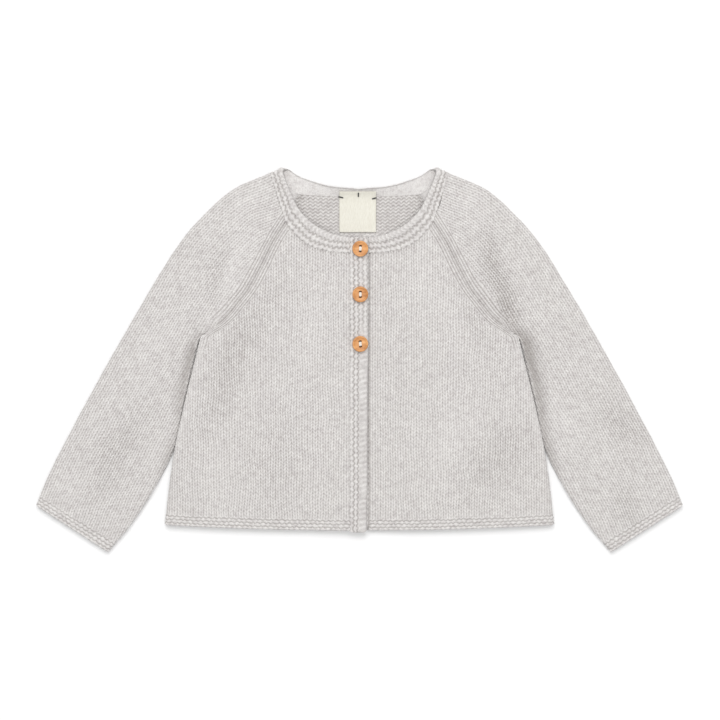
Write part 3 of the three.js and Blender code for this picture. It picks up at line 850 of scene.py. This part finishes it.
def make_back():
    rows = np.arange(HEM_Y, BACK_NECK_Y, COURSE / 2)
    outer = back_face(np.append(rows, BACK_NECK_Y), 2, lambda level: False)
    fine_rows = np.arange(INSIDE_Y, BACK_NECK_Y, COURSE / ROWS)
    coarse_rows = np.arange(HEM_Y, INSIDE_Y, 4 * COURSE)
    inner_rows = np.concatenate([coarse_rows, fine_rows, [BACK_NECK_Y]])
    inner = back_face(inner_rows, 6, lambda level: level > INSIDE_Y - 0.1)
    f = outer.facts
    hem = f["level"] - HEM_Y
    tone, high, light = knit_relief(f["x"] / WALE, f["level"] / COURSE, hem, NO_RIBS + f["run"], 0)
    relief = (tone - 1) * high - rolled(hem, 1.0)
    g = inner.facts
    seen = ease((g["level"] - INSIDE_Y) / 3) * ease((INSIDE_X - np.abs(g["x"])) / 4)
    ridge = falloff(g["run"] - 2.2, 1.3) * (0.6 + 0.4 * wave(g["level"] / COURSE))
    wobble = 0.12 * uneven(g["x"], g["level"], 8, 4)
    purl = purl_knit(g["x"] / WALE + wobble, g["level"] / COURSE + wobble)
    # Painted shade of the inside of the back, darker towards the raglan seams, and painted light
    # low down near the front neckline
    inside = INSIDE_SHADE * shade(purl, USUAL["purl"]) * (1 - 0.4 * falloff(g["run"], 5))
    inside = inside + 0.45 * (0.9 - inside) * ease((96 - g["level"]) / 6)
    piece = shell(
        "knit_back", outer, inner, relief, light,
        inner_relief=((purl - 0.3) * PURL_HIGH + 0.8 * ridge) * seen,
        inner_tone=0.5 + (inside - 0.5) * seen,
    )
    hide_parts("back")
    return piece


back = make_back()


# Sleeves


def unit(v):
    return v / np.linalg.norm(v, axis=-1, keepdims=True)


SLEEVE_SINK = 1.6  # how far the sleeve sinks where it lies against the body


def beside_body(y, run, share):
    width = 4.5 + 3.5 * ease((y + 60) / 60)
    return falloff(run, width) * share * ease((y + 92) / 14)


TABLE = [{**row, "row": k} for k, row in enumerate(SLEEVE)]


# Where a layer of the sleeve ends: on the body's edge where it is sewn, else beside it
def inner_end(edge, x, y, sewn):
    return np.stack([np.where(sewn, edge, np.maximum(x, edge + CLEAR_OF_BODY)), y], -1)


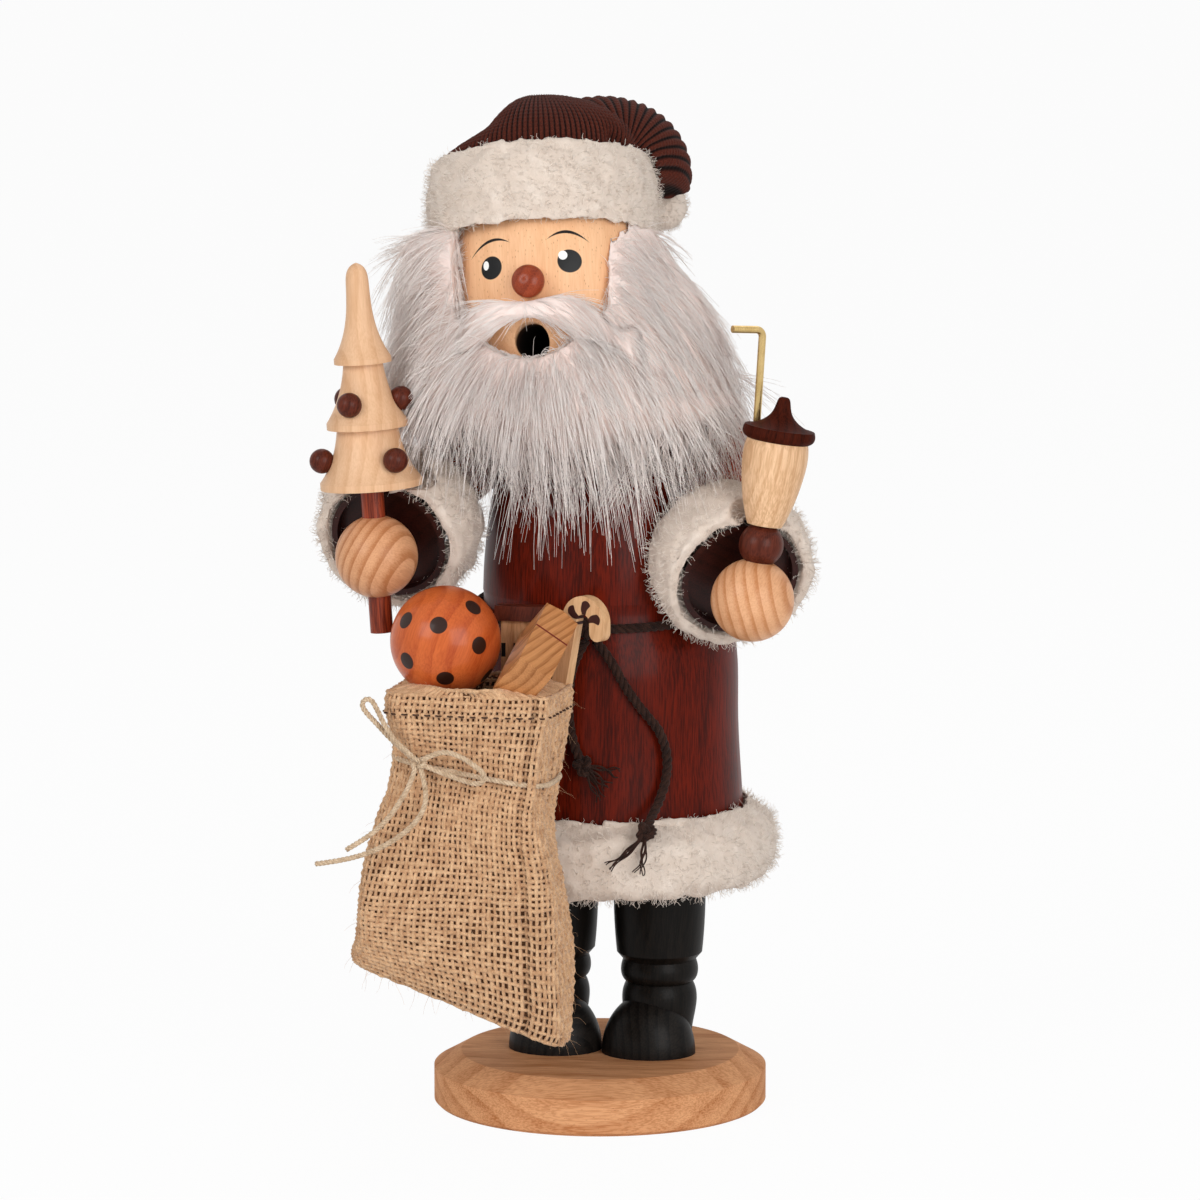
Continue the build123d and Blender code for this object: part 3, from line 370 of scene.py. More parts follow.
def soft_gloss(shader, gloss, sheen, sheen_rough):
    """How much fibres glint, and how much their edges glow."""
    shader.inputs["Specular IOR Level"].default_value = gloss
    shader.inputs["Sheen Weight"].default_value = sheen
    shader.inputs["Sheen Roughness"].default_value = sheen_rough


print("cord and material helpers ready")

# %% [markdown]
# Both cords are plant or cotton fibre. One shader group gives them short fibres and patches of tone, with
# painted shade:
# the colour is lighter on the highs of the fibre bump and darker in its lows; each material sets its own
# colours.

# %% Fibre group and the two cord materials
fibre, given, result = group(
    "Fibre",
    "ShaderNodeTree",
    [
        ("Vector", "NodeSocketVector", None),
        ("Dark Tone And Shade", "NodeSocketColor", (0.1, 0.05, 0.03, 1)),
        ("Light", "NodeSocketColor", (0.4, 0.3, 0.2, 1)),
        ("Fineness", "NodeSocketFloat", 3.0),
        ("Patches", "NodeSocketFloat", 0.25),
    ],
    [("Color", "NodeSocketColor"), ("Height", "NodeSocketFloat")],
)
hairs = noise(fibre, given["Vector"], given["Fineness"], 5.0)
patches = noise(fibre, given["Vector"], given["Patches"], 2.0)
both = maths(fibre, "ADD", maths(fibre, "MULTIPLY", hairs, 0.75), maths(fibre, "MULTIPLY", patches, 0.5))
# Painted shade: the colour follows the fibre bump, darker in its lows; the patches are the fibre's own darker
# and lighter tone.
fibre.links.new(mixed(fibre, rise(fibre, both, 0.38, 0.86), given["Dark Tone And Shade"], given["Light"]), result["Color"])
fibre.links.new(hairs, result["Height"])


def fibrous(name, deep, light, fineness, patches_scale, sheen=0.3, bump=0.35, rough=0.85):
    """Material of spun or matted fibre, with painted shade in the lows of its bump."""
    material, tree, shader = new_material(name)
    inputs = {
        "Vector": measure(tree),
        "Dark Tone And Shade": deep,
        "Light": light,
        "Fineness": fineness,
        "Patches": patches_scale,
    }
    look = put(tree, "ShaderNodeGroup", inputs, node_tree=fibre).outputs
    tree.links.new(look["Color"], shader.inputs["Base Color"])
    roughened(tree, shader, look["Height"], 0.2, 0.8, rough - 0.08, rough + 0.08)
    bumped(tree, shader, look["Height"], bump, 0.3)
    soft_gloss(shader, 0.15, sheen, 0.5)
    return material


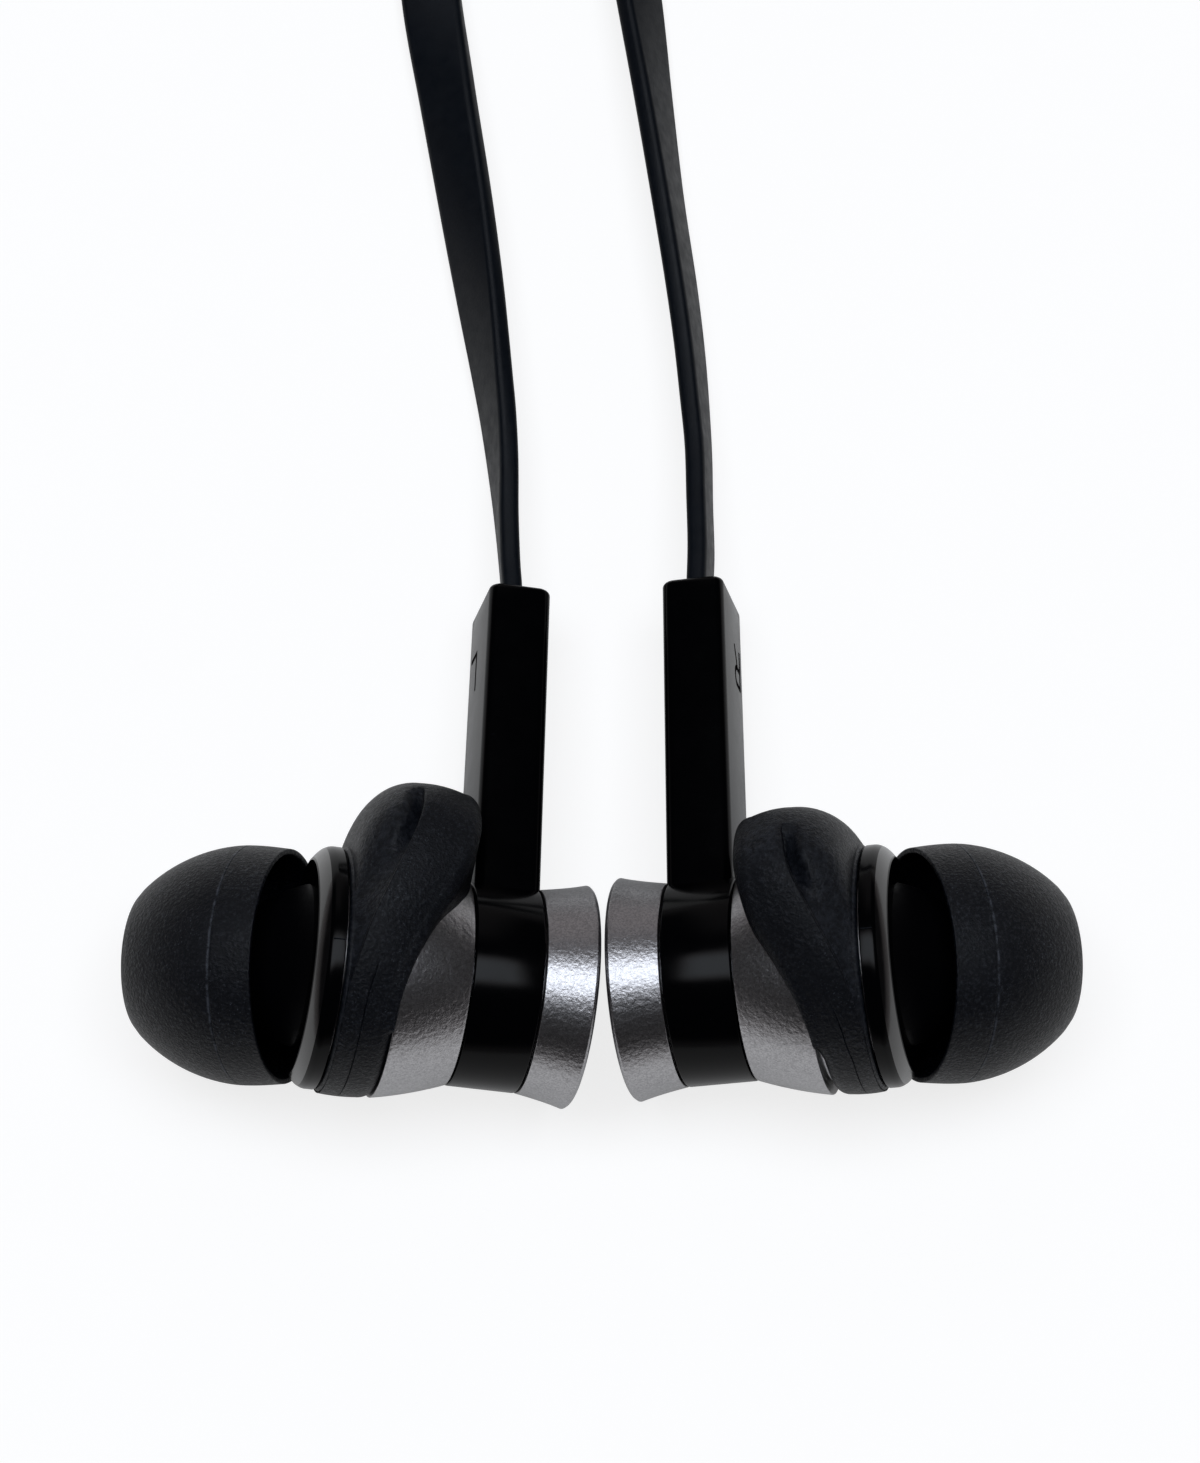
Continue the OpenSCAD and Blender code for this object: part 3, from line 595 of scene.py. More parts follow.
^^^^^^^^^^^^^^^^
The problem:
Write out the entries in full, exactly as given.

The solution:
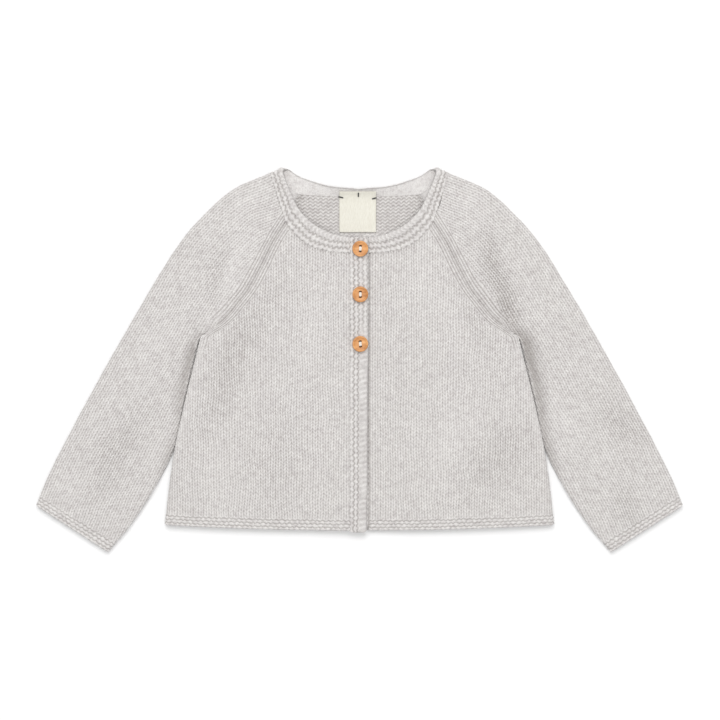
Write part 3 of the three.js and Blender code for this picture. It picks up at line 850 of scene.py. This part finishes it.
def make_back():
    rows = np.arange(HEM_Y, BACK_NECK_Y, COURSE / 2)
    outer = back_face(np.append(rows, BACK_NECK_Y), 2, lambda level: False)
    fine_rows = np.arange(INSIDE_Y, BACK_NECK_Y, COURSE / ROWS)
    coarse_rows = np.arange(HEM_Y, INSIDE_Y, 4 * COURSE)
    inner_rows = np.concatenate([coarse_rows, fine_rows, [BACK_NECK_Y]])
    inner = back_face(inner_rows, 6, lambda level: level > INSIDE_Y - 0.1)
    f = outer.facts
    hem = f["level"] - HEM_Y
    tone, high, light = knit_relief(f["x"] / WALE, f["level"] / COURSE, hem, NO_RIBS + f["run"], 0)
    relief = (tone - 1) * high - rolled(hem, 1.0)
    g = inner.facts
    seen = ease((g["level"] - INSIDE_Y) / 3) * ease((INSIDE_X - np.abs(g["x"])) / 4)
    ridge = falloff(g["run"] - 2.2, 1.3) * (0.6 + 0.4 * wave(g["level"] / COURSE))
    wobble = 0.12 * uneven(g["x"], g["level"], 8, 4)
    purl = purl_knit(g["x"] / WALE + wobble, g["level"] / COURSE + wobble)
    # Painted shade of the inside of the back, darker towards the raglan seams, and painted light
    # low down near the front neckline
    inside = INSIDE_SHADE * shade(purl, USUAL["purl"]) * (1 - 0.4 * falloff(g["run"], 5))
    inside = inside + 0.45 * (0.9 - inside) * ease((96 - g["level"]) / 6)
    piece = shell(
        "knit_back", outer, inner, relief, light,
        inner_relief=((purl - 0.3) * PURL_HIGH + 0.8 * ridge) * seen,
        inner_tone=0.5 + (inside - 0.5) * seen,
    )
    hide_parts("back")
    return piece


back = make_back()


# Sleeves


def unit(v):
    return v / np.linalg.norm(v, axis=-1, keepdims=True)


SLEEVE_SINK = 1.6  # how far the sleeve sinks where it lies against the body


def beside_body(y, run, share):
    width = 4.5 + 3.5 * ease((y + 60) / 60)
    return falloff(run, width) * share * ease((y + 92) / 14)


TABLE = [{**row, "row": k} for k, row in enumerate(SLEEVE)]


# Where a layer of the sleeve ends: on the body's edge where it is sewn, else beside it
def inner_end(edge, x, y, sewn):
    return np.stack([np.where(sewn, edge, np.maximum(x, edge + CLEAR_OF_BODY)), y], -1)


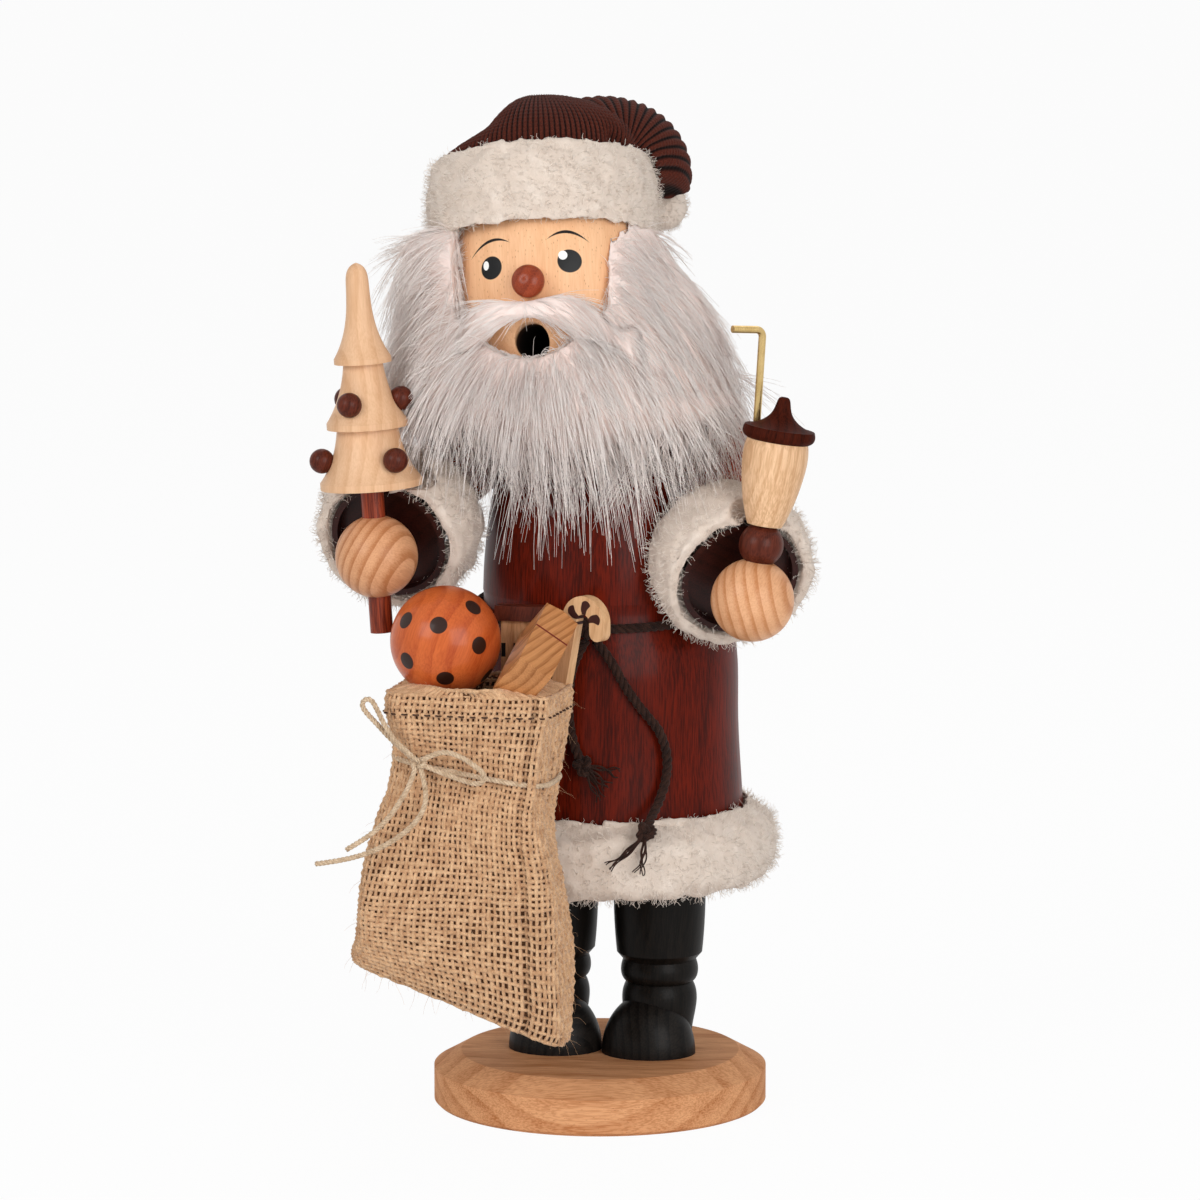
Continue the build123d and Blender code for this object: part 3, from line 370 of scene.py. More parts follow.
def soft_gloss(shader, gloss, sheen, sheen_rough):
    """How much fibres glint, and how much their edges glow."""
    shader.inputs["Specular IOR Level"].default_value = gloss
    shader.inputs["Sheen Weight"].default_value = sheen
    shader.inputs["Sheen Roughness"].default_value = sheen_rough


print("cord and material helpers ready")

# %% [markdown]
# Both cords are plant or cotton fibre. One shader group gives them short fibres and patches of tone, with
# painted shade:
# the colour is lighter on the highs of the fibre bump and darker in its lows; each material sets its own
# colours.

# %% Fibre group and the two cord materials
fibre, given, result = group(
    "Fibre",
    "ShaderNodeTree",
    [
        ("Vector", "NodeSocketVector", None),
        ("Dark Tone And Shade", "NodeSocketColor", (0.1, 0.05, 0.03, 1)),
        ("Light", "NodeSocketColor", (0.4, 0.3, 0.2, 1)),
        ("Fineness", "NodeSocketFloat", 3.0),
        ("Patches", "NodeSocketFloat", 0.25),
    ],
    [("Color", "NodeSocketColor"), ("Height", "NodeSocketFloat")],
)
hairs = noise(fibre, given["Vector"], given["Fineness"], 5.0)
patches = noise(fibre, given["Vector"], given["Patches"], 2.0)
both = maths(fibre, "ADD", maths(fibre, "MULTIPLY", hairs, 0.75), maths(fibre, "MULTIPLY", patches, 0.5))
# Painted shade: the colour follows the fibre bump, darker in its lows; the patches are the fibre's own darker
# and lighter tone.
fibre.links.new(mixed(fibre, rise(fibre, both, 0.38, 0.86), given["Dark Tone And Shade"], given["Light"]), result["Color"])
fibre.links.new(hairs, result["Height"])


def fibrous(name, deep, light, fineness, patches_scale, sheen=0.3, bump=0.35, rough=0.85):
    """Material of spun or matted fibre, with painted shade in the lows of its bump."""
    material, tree, shader = new_material(name)
    inputs = {
        "Vector": measure(tree),
        "Dark Tone And Shade": deep,
        "Light": light,
        "Fineness": fineness,
        "Patches": patches_scale,
    }
    look = put(tree, "ShaderNodeGroup", inputs, node_tree=fibre).outputs
    tree.links.new(look["Color"], shader.inputs["Base Color"])
    roughened(tree, shader, look["Height"], 0.2, 0.8, rough - 0.08, rough + 0.08)
    bumped(tree, shader, look["Height"], bump, 0.3)
    soft_gloss(shader, 0.15, sheen, 0.5)
    return material


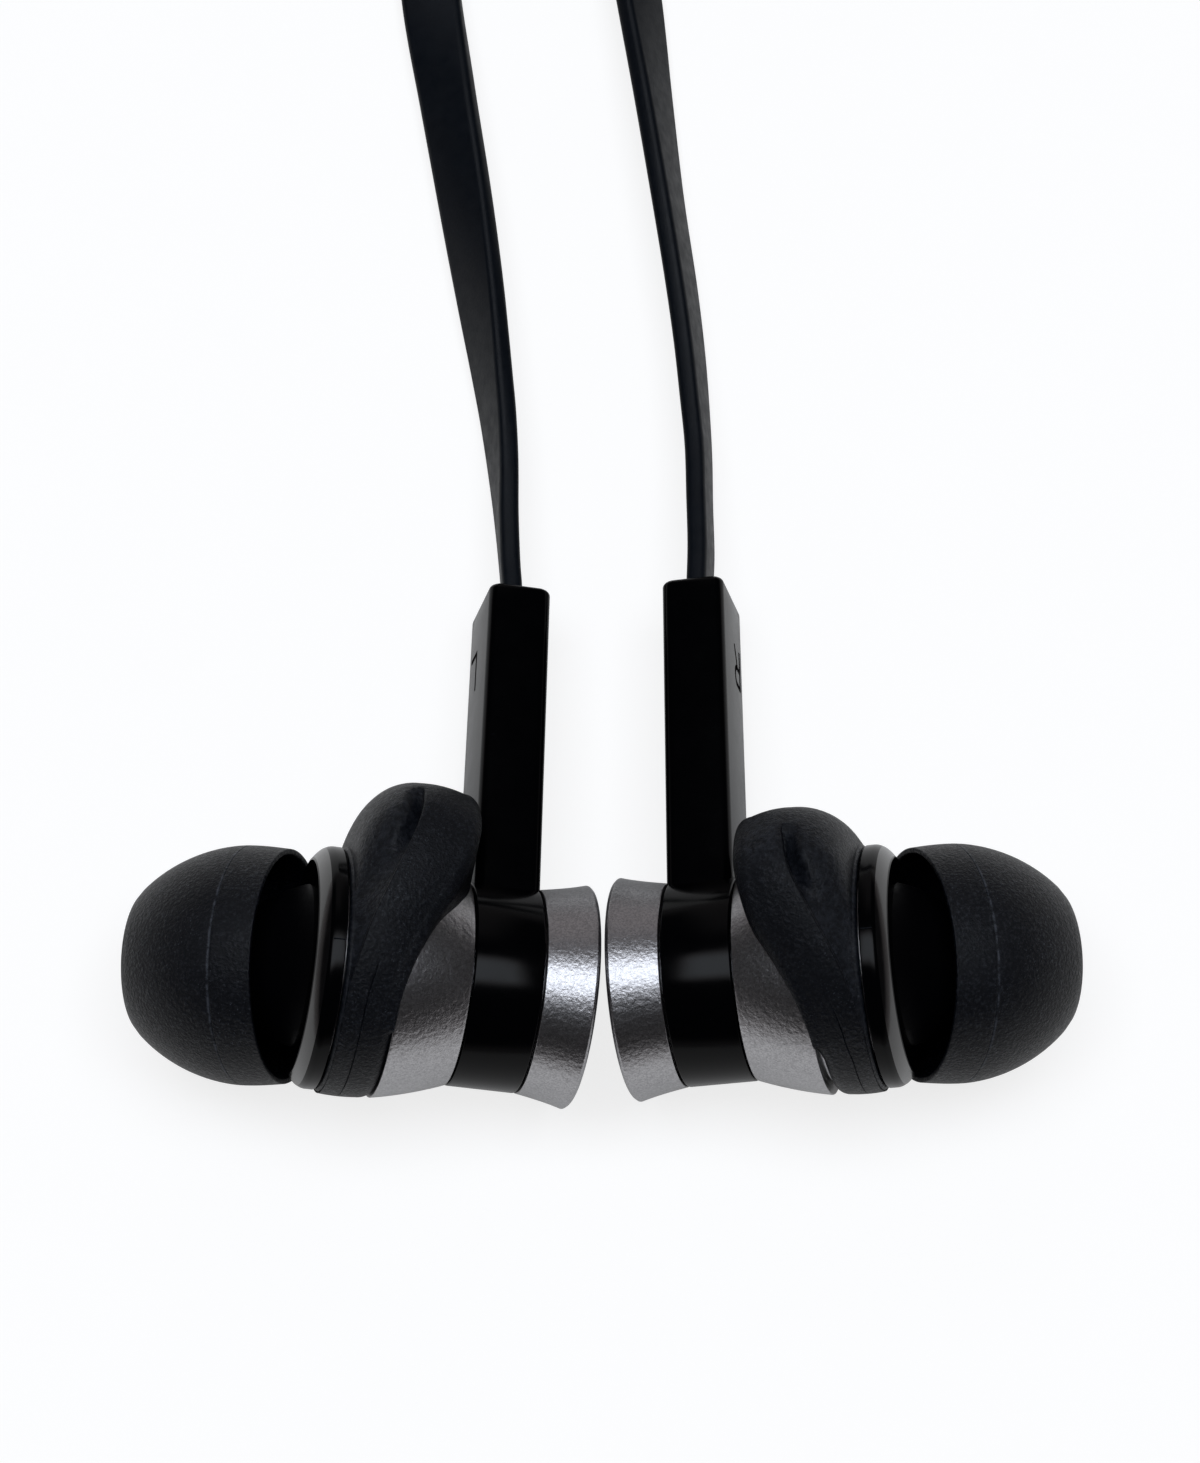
Continue the OpenSCAD and Blender code for this object: part 3, from line 595 of scene.py. More parts follow.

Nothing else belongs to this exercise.